Z and W production associated with quark-antiquark pair in k_T-factorization at the LHC
M. Deak, F. Schwennsen
TL;DR
The paper addresses $Z$ and $W$ production in association with a quark–antiquark pair within the $k_T$-factorization framework at the LHC. It derives and implements the off-shell matrix element for $g^* g^* \to W/Z q \bar{q}$, employing Sudakov decomposition and the Lipatov vertex, and computes total and differential cross sections using unintegrated gluon densities in CASCADE. By comparing with LO and NLO collinear predictions, the study shows that LO $k_T$-factorization reproduces several higher-order collinear effects, particularly in observables sensitive to the initial-state gluon transverse momenta, while highlighting notable differences in azimuthal and multi-particle kinematics.

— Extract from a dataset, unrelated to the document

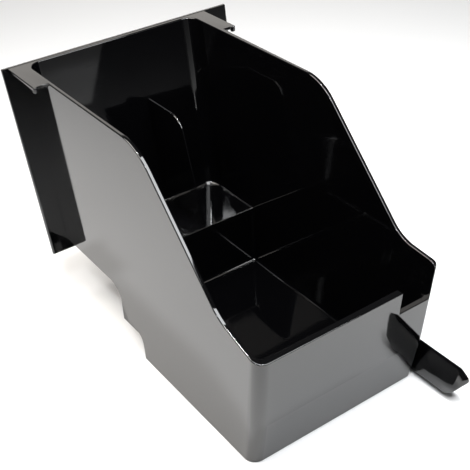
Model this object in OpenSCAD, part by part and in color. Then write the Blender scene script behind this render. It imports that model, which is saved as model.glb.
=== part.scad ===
// Food bin of an automatic pet feeder: drafted tub with a stepped floor, rear wing plate,
// upright divider and a hand lever that turns on the outside of the right wall.
// Origin: middle of the flat underside of the deep part. +X right, -Y front, +Z up. Millimetres.

/* [Bin] */
// width across the rim
bin_w = 120; // [90:1:160]
// height of the rear rim above the underside
bin_h = 157.5; // [120:0.5:200]
// distance from the top back edge of the wing plate to the origin
back_y = 141; // [120:1:180]
// wall thickness of the tub
wall = 2.4; // [1.2:0.1:3]
// sideways draft of each side wall per millimetre of height
side_draft = 0.0198; // [0:0.001:0.05]
// forward lean of the back wall per millimetre of height
back_lean = 0.148; // [0:0.005:0.3]
// depth from the back edge to the front face at the front rim
front_d = 228.8; // [180:0.5:260]
// slope of the front wall above the crease
front_up = 0.125; // [0:0.005:0.3]
// slope of the front wall below the crease
front_low = 0.21; // [0:0.005:0.4]
// height of the crease in the front wall
crease_z = 30.7; // [15:0.5:45]
// height of the front rim
front_h = 77.1; // [50:0.5:110]

/* [Rim] */
// depth where the left and right rims start to fall
fall_d = 134; // [100:1:160]
// depth of the lower bend of the left rim
left_bend_d = 196.2; // [170:0.5:210]
// height of the lower bend of the left rim
left_bend_z = 87.2; // [70:0.5:110]
// depth of the lower bend of the right rim
right_bend_d = 202.6; // [170:0.5:210]
// height of the lower bend of the right rim
right_bend_z = 88.4; // [70:0.5:110]
// height of the right rim at its front corner
right_end_z = 85.9; // [78:0.5:100]
// radius of the upper bend
upper_bend_r = 32; // [10:1:50]
// radius of the lower bend
lower_bend_r = 24; // [10:1:40]
// left edge of the notch in the front rim
notch_x = 35; // [10:1:50]
// height of the bottom of the notch
notch_z = 62.2; // [45:0.5:75]

/* [Floor] */
// top of the rear shelf
shelf_z = 43.3; // [25:0.5:60]
// depth of the step face inside the tub
step_d = 67.4; // [50:0.5:90]
// thickness of the rear shelf
shelf_t = 1.8; // [1.2:0.1:3]
// thickness of the floor
floor_t = 2.2; // [1.5:0.1:4]
// outer left face of the narrow rear part of the deep tub
pocket_x = 48; // [40:0.5:55]
// height of the middle ledge under the left wall
ledge_z = 18.8; // [10:0.5:30]

/* [Ears] */
// width of each ear outside the side wall
ear_w = 9.2; // [5:0.5:15]
// length of each ear from the back edge
ear_l = 36.7; // [20:0.5:50]
// thickness of the ears
ear_t = 1.9; // [1:0.1:3]

/* [Wing plate] */
// horizontal thickness of the plate
plate_t = 1.8; // [1.2:0.1:3]
// left edge at the top
plate_left = 72.6; // [65:0.5:90]
// right edge at the top
plate_right = 85.9; // [65:0.5:100]
// inward taper of both edges per millimetre of height
plate_taper = 0.026; // [0:0.002:0.05]
// height of the plate's lower edge
plate_low_z = 35.1; // [20:0.5:60]

/* [Divider] */
// middle plane of the divider
divider_x = 17.2; // [-40:0.5:40]
// thickness of the divider
divider_t = 1.6; // [1:0.1:3]
// top of the divider
divider_z = 114.5; // [80:0.5:140]
// depth of the front edge at the top corner
divider_top_d = 48.1; // [30:0.5:60]
// radius of the bend at the divider's top
divider_r = 14; // [5:0.5:25]

/* [Lever] */
// depth of the pivot axis
pivot_d = 150; // [130:1:170]
// height of the pivot axis
pivot_z = 14.2; // [10:0.1:20]
// inner face of the lever
lever_x = 58.3; // [58:0.1:60]
// thickness of the arm and hub
arm_t = 7; // [5:0.5:9]
// distance from the lever's inner face to the crest of the grip
grip_t = 5.3; // [3:0.1:6]
// height of the crest of the grip
grip_top = 22.6; // [16:0.2:26]
// height of the top of the arm
arm_top = 26.4; // [20:0.2:30]
// height of the bottom of the arm
arm_low = 2; // [1:0.2:5]
// radius of the moulded pivot boss
boss_r = 5; // [4:0.1:7]
// radial running clearance on the boss
run_gap = 0.05; // [0.01:0.01:0.1]
// wire thickness of the return spring
spring_wire = 0.45; // [0.3:0.05:1]
// active turns of the return spring
spring_turns = 6.5; // [4:0.5:10]
// outer radius of the return spring
spring_r = 3.9; // [3.5:0.1:4.2]

/* [Hidden] */
big = 400;
lean_a = atan(back_lean);
shelf_low = shelf_z - shelf_t;
spring_d = 185;
spring_x = 62.6;
spring_top = 52;
stop_d = 129;
stop_x = 61.5;
tail_top = 20.5;
plate_gap = 0.05;
crown_x = 57.9;
crown_top = 14;
crown_low = 1.4;
crown_nose = 7;
crown_right = 0.16;
black = [0.03, 0.03, 0.033];

function half_w(z) = bin_w / 2 - (bin_h - z) * side_draft;
function front_at(z) = z >= crease_z ? front_d + (z - front_h) * front_up
    : front_d + (crease_z - front_h) * front_up - (crease_z - z) * front_low;
function inner_front_at(z) = z >= crease_z ? front_at(crease_z) - 2.4 + (z - crease_z) * 0.086
    : front_at(z) - 2.4;
function back_at(z) = plate_t + plate_gap + (bin_h - z) * back_lean;
function inner_back_at(z) = back_at(z) + wall;
function unit(v) = v / norm(v);
function turn(a) = a > 180 ? a - 360 : a < -180 ? a + 360 : a;
// points of a rounded bend at b between a and c
function bend(a, b, c, r, n = 12) =
    let (u = unit(a - b), v = unit(c - b), h = acos(u * v) / 2,
         m = b + unit(u + v) * r / sin(h), s = b + u * r / tan(h) - m, e = b + v * r / tan(h) - m,
         a0 = atan2(s[1], s[0]), da = turn(atan2(e[1], e[0]) - a0))
    [for (i = [0:n]) m + r * [cos(a0 + da * i / n), sin(a0 + da * i / n)]];
function flip(p) = [for (q = p) [-q[0], q[1]]];

// extrudes a side profile of [depth, height] points from x0 to x1
module side(x0, x1, pts) {
    translate([x0, back_y, 0]) rotate([90, 0, 90]) linear_extrude(x1 - x0) polygon(flip(pts));
}

// box given by x, depth and height limits
module dbox(x0, x1, d0, d1, z0, z1) {
    translate([x0, back_y - d1, z0]) cube([x1 - x0, d1 - d0, z1 - z0]);
}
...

The results emphasize the importance of the chosen unintegrated parton densities and scale choices for accurate LHC predictions of these processes.
Abstract
We calculate and analyze Z and W production in association with quark-antiquark pair in k_T-factorization. Numerical calculations are performed using the Monte Carlo generator CASCADE for proton proton collisions at LHC energy. We compare total and differential cross sections calculated in k_T-factorization approach with total differential cross sections obtained in LO and NLO calculations in collinear factorization approach. We provide strong evidence that some of the effects of the NLO and even higher order collinear calculation are already included in the LO k_T-factorization calculation.